Earlier this week, the Internal Revenue Service (IRS) issued proposed and temporary regulations (collectively, the Guidance) under the Multiemployer Pension Reform Act of 2014 (MPRA). As discussed in an earlier WorkCite article, MPRA permits multiemployer pension plans in “critical and declining status” to reduce the pension benefits payable to plan participants and beneficiaries if certain conditions are satisfied. Before a proposed benefit suspension can take effect, however, a vote of the plan participants and beneficiaries as to the suspension is required. The Guidance provides a detailed explanation relating to the administration of that voting requirement.

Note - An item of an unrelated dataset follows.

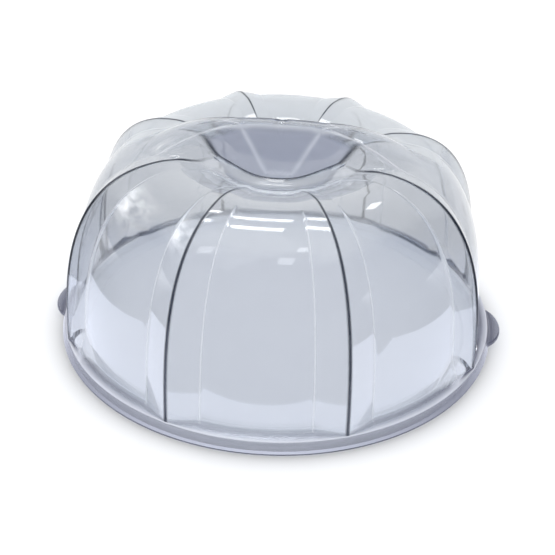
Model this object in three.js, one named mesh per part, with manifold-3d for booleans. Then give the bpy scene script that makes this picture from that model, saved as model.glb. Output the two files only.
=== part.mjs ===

Participant Voting Requirement

The Guidance specifies that the participant voting requirement will be completed in three steps:

  • First, a package of ballot materials will be distributed to eligible voters.
  • Second, eligible voters will cast their votes and the votes will be collected and tabulated.
  • Third, the Department of the Treasury (Treasury), in consultation with the Pension Benefit Guaranty Corporation (PBGC) and the Department of Labor (DOL), will determine whether a majority of eligible voters has voted to reject the proposed suspension (or whether to issue a final authorization to suspend benefits).

Under the Guidance, the Treasury can permit one or more designated service providers to assist in distributing the ballot materials and/or to collect and tabulate the votes.

Step One: Distribution of the Ballot Package

The Guidance provides that a ballot package to be sent to eligible voters (i.e., all plan participants and all beneficiaries of deceased participants) must include the approved ballot and a unique identifier for each eligible voter, intended to ensure the validity of the vote while maintaining the eligible voter’s privacy in the voting process. Importantly, the plan sponsor (the plan’s board of trustees) cannot itself distribute the ballot. Instead, the sponsor is responsible for furnishing a list of eligible voters so that the ballot can be distributed on the sponsor’s behalf. These materials must be provided no later than seven days after the date that the Treasury has approved an application for a suspension of benefits.

Step Two: Eligible Voters Cast Votes; Votes are Collected and Tabulated

The Guidance provides that the voting period must begin (but need not end) within the 30-day period following the date of approval of an application for a suspension of benefits. Generally, the voting period will not close earlier than 21 days after the ballot distribution date. However, the Treasury, in consultation with the PBGC and the DOL, is permitted to specify a later end to the voting period under appropriate circumstances.

Votes must be collected and tabulated using an automated voting system under which each eligible voter must furnish a unique identifier in order to cast a vote. The Guidance states that such a system will be designed to record votes both electronically (through a website) and telephonically (through a toll-free number that will accommodate a touch-tone or interactive voice response). Notably, the Guidance does not provide for the collection of votes using paper ballots.

Step Three: Determine Whether Majority of Eligible Voters Has Rejected Proposed Suspension

Within seven days after the end of the voting period, the Treasury, in consultation with the PBGC and the DOL, will either (i) certify that a majority of all eligible voters has voted to reject the suspension or (ii) issue a final authorization to suspend benefits. The Guidance permits the Treasury, in consultation with the PBGC and the DOL, to establish additional policies and procedures to facilitate the vote, such as establishing a process for an eligible voter to challenge the vote.

DOL to Prepare Statement in Opposition to Proposed Suspension

MPRA requires a ballot to contain a statement in opposition compiled from comments received during the approval process. The Guidance provides that this statement will be prepared by the DOL. The statement must be written in a manner that is readily understandable to the average plan participant and in a manner to ensure parity with the statement in support of the suspension. If there are no comments in opposition to the proposed suspension, the statement in opposition will indicate that there were no such comments.

Future Publication of a Model Ballot

The Guidance provides that a model ballot may be published in the form of a revenue procedure, notice or other guidance published in the Internal Revenue Bulletin.